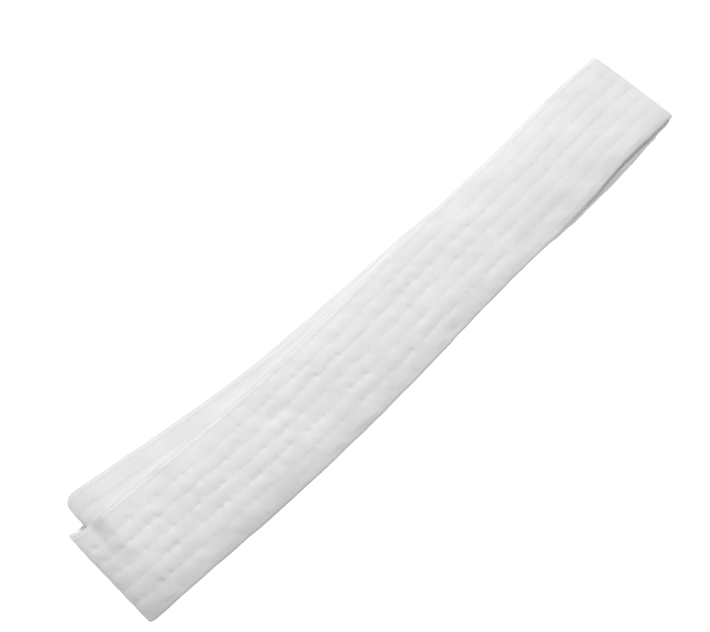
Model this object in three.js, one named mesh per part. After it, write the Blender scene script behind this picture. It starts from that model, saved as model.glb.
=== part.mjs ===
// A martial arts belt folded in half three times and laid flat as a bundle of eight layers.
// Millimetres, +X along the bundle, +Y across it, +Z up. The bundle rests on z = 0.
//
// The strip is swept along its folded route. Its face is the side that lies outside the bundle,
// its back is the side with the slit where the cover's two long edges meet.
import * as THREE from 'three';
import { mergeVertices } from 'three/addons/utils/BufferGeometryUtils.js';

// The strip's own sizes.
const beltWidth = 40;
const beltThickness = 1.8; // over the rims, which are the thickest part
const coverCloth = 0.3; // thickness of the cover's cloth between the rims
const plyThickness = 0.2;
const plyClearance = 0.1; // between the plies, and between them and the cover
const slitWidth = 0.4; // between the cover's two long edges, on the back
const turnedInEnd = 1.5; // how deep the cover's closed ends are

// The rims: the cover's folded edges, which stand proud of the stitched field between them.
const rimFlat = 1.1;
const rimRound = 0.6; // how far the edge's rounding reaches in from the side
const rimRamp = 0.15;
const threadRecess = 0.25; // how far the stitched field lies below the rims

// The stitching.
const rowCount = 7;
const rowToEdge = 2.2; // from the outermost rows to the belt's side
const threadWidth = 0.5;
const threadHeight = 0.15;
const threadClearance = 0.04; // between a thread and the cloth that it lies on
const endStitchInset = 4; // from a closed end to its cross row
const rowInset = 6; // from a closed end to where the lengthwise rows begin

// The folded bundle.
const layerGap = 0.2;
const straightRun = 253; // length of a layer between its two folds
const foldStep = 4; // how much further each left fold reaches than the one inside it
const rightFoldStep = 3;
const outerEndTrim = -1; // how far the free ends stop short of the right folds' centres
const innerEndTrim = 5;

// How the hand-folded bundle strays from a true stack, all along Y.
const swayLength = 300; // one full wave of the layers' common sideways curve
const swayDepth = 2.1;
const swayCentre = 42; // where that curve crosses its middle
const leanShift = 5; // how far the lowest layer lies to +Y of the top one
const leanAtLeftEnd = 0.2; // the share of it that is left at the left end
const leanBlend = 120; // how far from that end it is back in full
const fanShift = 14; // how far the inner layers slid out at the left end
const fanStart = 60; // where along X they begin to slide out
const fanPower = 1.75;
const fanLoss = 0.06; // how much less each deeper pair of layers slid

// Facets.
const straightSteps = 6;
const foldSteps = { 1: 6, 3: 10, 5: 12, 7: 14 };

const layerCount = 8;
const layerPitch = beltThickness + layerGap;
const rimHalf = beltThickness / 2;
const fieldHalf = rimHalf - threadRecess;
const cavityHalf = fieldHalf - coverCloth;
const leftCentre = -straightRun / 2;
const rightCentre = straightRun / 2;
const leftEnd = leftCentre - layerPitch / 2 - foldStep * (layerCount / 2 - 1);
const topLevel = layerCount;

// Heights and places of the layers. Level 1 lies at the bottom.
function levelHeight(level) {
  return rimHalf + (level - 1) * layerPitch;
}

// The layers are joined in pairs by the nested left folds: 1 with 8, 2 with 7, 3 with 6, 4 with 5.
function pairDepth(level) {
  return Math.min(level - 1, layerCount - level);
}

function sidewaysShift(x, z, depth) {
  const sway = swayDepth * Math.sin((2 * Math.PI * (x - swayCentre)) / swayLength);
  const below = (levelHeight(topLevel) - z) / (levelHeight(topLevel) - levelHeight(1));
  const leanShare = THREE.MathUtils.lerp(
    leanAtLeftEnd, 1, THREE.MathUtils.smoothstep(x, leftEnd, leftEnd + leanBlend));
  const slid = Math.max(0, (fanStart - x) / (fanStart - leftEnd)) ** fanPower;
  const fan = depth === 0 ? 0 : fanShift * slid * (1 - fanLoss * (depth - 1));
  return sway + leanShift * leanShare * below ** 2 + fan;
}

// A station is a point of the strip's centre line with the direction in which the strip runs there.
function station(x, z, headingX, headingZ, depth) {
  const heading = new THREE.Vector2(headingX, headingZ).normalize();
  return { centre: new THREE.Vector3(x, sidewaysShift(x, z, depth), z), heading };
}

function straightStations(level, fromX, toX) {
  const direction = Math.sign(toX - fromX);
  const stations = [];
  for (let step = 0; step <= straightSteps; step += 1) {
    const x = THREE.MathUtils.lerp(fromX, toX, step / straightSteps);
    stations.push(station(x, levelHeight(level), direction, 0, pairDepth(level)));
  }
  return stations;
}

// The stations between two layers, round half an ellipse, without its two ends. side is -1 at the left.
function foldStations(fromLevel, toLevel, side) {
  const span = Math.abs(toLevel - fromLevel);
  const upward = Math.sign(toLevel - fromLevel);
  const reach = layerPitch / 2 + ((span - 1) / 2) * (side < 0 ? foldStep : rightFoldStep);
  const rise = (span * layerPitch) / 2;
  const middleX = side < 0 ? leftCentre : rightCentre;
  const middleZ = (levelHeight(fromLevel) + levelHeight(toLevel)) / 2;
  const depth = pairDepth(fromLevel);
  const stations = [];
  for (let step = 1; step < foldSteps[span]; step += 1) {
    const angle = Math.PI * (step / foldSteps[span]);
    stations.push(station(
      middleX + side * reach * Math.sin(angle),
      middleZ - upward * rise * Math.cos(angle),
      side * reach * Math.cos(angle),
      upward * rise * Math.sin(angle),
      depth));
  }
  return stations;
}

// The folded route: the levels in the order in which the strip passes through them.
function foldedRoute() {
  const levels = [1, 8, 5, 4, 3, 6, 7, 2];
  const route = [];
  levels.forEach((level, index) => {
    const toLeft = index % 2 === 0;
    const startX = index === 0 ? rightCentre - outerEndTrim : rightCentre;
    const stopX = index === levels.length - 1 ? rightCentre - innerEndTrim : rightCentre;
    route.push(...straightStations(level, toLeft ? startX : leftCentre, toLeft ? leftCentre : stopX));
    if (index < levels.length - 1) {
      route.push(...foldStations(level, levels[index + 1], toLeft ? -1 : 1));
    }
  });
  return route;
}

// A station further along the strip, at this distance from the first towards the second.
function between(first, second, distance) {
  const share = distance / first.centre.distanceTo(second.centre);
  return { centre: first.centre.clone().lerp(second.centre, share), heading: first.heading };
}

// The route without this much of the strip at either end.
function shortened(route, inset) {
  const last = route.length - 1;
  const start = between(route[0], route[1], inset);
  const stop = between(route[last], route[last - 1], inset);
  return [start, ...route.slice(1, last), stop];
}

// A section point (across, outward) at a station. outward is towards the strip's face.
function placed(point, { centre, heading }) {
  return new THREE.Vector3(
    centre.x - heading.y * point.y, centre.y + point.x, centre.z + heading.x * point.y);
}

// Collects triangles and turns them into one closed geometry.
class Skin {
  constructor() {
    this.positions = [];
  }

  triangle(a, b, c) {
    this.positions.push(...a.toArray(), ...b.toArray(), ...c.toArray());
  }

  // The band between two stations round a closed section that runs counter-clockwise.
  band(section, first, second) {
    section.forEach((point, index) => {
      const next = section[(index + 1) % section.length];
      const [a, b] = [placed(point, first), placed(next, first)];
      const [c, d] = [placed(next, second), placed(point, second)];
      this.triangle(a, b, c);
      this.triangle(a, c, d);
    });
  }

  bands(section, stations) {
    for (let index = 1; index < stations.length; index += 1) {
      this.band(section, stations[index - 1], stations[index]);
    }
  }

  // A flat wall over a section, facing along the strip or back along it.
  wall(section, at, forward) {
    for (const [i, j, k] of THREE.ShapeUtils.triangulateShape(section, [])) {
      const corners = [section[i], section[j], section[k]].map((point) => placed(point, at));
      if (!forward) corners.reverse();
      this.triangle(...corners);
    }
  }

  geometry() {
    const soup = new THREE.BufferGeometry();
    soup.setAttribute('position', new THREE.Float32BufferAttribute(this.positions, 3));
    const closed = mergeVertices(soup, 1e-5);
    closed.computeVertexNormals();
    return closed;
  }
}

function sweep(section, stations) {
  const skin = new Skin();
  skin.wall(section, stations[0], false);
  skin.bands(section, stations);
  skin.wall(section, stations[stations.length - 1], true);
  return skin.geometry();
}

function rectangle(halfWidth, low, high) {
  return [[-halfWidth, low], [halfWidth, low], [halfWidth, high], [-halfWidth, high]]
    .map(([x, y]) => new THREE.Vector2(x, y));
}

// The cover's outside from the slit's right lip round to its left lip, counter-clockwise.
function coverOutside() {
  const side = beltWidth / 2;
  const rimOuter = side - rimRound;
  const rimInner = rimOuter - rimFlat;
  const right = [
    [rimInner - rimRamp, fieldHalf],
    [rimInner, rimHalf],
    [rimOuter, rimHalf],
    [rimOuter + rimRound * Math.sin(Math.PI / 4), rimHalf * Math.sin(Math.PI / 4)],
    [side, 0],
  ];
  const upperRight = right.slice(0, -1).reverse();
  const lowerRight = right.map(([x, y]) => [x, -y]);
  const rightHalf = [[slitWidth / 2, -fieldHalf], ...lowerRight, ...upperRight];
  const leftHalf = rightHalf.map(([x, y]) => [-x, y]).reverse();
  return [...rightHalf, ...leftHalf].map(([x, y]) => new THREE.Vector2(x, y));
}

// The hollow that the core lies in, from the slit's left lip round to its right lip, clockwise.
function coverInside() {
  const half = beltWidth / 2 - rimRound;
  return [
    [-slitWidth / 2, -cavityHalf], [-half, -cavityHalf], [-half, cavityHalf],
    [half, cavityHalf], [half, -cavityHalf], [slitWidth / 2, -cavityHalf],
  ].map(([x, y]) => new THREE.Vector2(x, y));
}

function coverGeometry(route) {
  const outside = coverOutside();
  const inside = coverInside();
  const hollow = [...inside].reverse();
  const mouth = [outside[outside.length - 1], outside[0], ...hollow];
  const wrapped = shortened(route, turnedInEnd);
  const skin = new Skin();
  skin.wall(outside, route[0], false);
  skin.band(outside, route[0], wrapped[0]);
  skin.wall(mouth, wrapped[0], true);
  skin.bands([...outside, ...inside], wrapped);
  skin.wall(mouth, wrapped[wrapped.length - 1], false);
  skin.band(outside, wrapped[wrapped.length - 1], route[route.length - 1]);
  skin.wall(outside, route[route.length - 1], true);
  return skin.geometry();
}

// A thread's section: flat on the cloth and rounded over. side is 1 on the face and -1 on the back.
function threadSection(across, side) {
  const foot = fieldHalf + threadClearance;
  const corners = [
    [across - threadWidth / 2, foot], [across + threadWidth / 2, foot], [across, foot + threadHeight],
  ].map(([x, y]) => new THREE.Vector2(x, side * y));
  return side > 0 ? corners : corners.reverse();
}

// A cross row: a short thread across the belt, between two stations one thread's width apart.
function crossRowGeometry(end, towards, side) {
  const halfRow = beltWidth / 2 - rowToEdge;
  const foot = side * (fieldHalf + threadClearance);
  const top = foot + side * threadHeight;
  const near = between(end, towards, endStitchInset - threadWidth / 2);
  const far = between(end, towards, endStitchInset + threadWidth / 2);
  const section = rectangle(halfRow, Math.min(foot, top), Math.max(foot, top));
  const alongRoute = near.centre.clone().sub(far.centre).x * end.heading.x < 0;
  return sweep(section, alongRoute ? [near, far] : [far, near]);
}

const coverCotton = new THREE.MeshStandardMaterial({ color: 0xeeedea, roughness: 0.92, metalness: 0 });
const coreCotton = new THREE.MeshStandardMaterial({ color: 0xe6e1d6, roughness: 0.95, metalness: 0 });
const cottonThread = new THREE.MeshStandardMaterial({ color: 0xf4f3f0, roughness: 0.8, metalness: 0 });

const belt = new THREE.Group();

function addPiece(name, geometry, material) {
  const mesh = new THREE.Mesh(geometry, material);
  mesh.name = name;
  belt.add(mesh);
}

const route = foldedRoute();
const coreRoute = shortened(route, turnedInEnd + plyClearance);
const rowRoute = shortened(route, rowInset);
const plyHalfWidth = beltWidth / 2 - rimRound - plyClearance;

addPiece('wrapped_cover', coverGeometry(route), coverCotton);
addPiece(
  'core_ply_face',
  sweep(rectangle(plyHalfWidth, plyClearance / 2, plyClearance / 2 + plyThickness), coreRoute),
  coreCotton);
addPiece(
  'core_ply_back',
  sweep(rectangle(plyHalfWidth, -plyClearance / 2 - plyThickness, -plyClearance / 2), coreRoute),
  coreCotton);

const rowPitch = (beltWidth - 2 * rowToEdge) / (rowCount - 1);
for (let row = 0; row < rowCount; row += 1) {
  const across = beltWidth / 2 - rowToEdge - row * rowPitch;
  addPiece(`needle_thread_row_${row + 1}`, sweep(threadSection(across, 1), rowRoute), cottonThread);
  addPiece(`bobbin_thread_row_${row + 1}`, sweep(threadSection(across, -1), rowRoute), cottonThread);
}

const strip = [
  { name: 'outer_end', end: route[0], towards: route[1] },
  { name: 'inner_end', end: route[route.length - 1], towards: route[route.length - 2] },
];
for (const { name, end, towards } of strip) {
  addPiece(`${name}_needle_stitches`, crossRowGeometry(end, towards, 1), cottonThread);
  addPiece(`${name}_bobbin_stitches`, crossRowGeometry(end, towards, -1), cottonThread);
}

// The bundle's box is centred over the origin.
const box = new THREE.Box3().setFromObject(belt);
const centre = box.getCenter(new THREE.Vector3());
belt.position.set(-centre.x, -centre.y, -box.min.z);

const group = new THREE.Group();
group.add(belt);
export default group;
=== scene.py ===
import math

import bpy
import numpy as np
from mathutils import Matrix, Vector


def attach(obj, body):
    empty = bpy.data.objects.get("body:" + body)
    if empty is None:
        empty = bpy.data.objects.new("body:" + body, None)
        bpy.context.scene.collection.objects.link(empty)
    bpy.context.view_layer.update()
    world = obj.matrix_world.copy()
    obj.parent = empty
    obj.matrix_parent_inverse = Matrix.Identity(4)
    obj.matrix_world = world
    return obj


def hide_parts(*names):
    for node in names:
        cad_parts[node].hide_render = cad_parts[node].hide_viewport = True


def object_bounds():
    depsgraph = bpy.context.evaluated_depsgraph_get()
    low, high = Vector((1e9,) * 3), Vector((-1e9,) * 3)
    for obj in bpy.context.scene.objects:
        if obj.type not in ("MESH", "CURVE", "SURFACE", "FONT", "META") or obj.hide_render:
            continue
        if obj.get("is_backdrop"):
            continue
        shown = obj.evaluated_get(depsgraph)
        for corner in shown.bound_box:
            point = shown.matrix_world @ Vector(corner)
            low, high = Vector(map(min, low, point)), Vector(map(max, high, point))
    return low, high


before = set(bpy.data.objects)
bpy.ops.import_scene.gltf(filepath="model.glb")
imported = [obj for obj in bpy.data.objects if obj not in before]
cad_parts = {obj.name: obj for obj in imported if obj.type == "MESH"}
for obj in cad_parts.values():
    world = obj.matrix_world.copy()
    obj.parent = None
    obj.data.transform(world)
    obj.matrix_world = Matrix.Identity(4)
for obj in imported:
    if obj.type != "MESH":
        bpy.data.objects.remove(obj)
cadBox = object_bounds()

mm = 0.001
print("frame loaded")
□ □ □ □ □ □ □
Task statement »
Write out the lines above, starting at the line that contains "obj.parent = empty" and ending with the final line, and nothing else; copy them exactly.

Answer to this task »
    obj.parent = empty
    obj.matrix_parent_inverse = Matrix.Identity(4)
    obj.matrix_world = world
    return obj


def hide_parts(*names):
    for node in names:
        cad_parts[node].hide_render = cad_parts[node].hide_viewport = True


def object_bounds():
    depsgraph = bpy.context.evaluated_depsgraph_get()
    low, high = Vector((1e9,) * 3), Vector((-1e9,) * 3)
    for obj in bpy.context.scene.objects:
        if obj.type not in ("MESH", "CURVE", "SURFACE", "FONT", "META") or obj.hide_render:
            continue
        if obj.get("is_backdrop"):
            continue
        shown = obj.evaluated_get(depsgraph)
        for corner in shown.bound_box:
            point = shown.matrix_world @ Vector(corner)
            low, high = Vector(map(min, low, point)), Vector(map(max, high, point))
    return low, high


before = set(bpy.data.objects)
bpy.ops.import_scene.gltf(filepath="model.glb")
imported = [obj for obj in bpy.data.objects if obj not in before]
cad_parts = {obj.name: obj for obj in imported if obj.type == "MESH"}
for obj in cad_parts.values():
    world = obj.matrix_world.copy()
    obj.parent = None
    obj.data.transform(world)
    obj.matrix_world = Matrix.Identity(4)
for obj in imported:
    if obj.type != "MESH":
        bpy.data.objects.remove(obj)
cadBox = object_bounds()

mm = 0.001
print("frame loaded")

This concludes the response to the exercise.